The species was seen as recently as 2004 over an area as large as California and Texas combined, but its habitat used to be close to twice that and research has shown that many types of human activity continue to harm it.
States and even some companies have made efforts to protect the sage grouse on their own, hoping to avoid a federal listing that could stretch across 11 states.
The prospect of listing the species has drawn comparisons to the northern spotted owl, whose listing as a threatened species in 1990 drew the ire of logging interests in the Northwest.
But the grouse occupies several times as much land as the owl.
"It will affect everything we do and know (as) a Western state, everything from livestock grazing to mining to development of sage brush habitat, wind energy," said Ken Mayer, director of the Nevada wildlife department.
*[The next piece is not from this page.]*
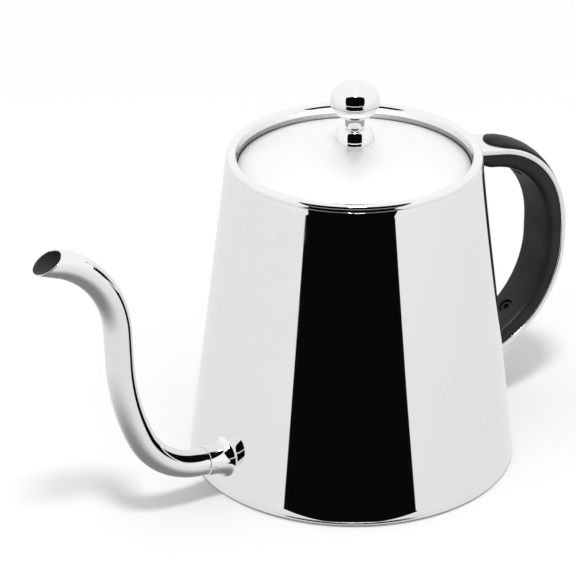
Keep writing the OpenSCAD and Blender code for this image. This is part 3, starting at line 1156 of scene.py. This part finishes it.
@dataclass(frozen=True)
class Handle:
    """The strap, its two plates on the wall, both grips and their screws."""

    cone: Cone
    drop: float = 10.8 * MM
    low_z: float = 22.2 * MM
    reach: float = 47.5 * MM
    strap_w: float = 18 * MM
    strap_t: float = 2.2 * MM
    plate_w: float = 22 * MM
    plate_h: float = 16 * MM
    plate_t: float = 1.2 * MM
    plate_round: float = 4 * MM
    inner_w: float = 17 * MM
    inner_t: float = 6 * MM
    inner_end_t: float = 3 * MM
    inner_thin_l: float = 11 * MM
    inner_gap: float = 1.5 * MM
    outer_w: float = 13.5 * MM
    outer_t: float = 2.6 * MM
    outer_edge_t: float = 1.0 * MM
    outer_gap: float = 14 * MM
    outer_low_gap: float = 7 * MM
    screw_r: float = 1.5 * MM
    head_r: float = 2.8 * MM
    head_h: float = 1.8 * MM
    head_sunk: float = 0.6 * MM
    head_room: float = 0.1 * MM
    screw_angles: tuple[float, float] = (math.radians(48), math.radians(-54))
    spacing: float = 1.6 * MM

    @property
    def line(self) -> StrapLine:
        """The strap's middle line."""
        top_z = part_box("rim_ring")[1].z - self.drop
        start = Vector((self.cone.radius(top_z), 0, top_z))
        low = Vector((self.cone.radius(self.low_z), 0, self.low_z))
        return StrapLine(start, low, start.x + self.reach)

    def landed(self, ring: Sequence[Vector], axis: Vector, out: float) -> list[Vector]:
        """Moves a ring along an axis on to the cone that lies a distance outside the wall."""
        return [self.cone.landing(point, axis, out) for point in ring]

    def strap(self) -> bpy.types.Object:
        """Makes the strap, which ends on its plates."""
        line = self.line
        w, t, r = self.strap_w / 2, self.strap_t / 2, 0.55 * MM
        section = outline([Corner(-w, -t, r), Corner(w, -t, r), Corner(w, t, r), Corner(-w, t, r)])
        count = round(line.length / self.spacing)
        first, last = 5 * MM, line.length - 5 * MM
        rings = []
        for i in range(count + 1):
            at = line.at(first + (last - first) * i / count)
            rings.append([at @ Vector((0, p.x, p.y)) for p in section])
        top_axis = line.at(0).col[0].to_3d()
        low_axis = line.at(line.length).col[0].to_3d()
        rings.insert(0, self.landed(rings[0], top_axis, self.plate_t - SINK))
        rings.append(self.landed(rings[-1], low_axis, self.plate_t - SINK))
        return skin("strap_band", rings, Ends.CAPPED)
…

Ranchers and the oil and gas industry dodged stiff regulations in January 2005 when the government decided the bird didn't need to be listed as an endangered species.
But in December, U.S. District Judge B. Lynn Winmill in Boise overturned that decision by the U.S. Fish and Wildlife Service, partly because it was tainted by political pressure from Assistant Interior Secretary Julie MacDonald. She resigned last May amid questions about alleged interference in dozens of other endangered species decisions.
"Her tactics included everything from editing scientific conclusions to intimidating staffers," Winmill wrote.
The agency has until December to issue a new decision. It has given wildlife agencies in 11 states until June 24 to update information on local populations, the threat the sage grouse faces and the steps being taken to conserve them.
The grouse mottled brown, black and white is found on sagebrush plains and high desert from Colorado to California and north into southern Canada. Their courtship rituals, where males puff up bright yellow air sacks under their neck and fan out the pointy feathers in their tails, are imitated in dances of several American Indian tribes.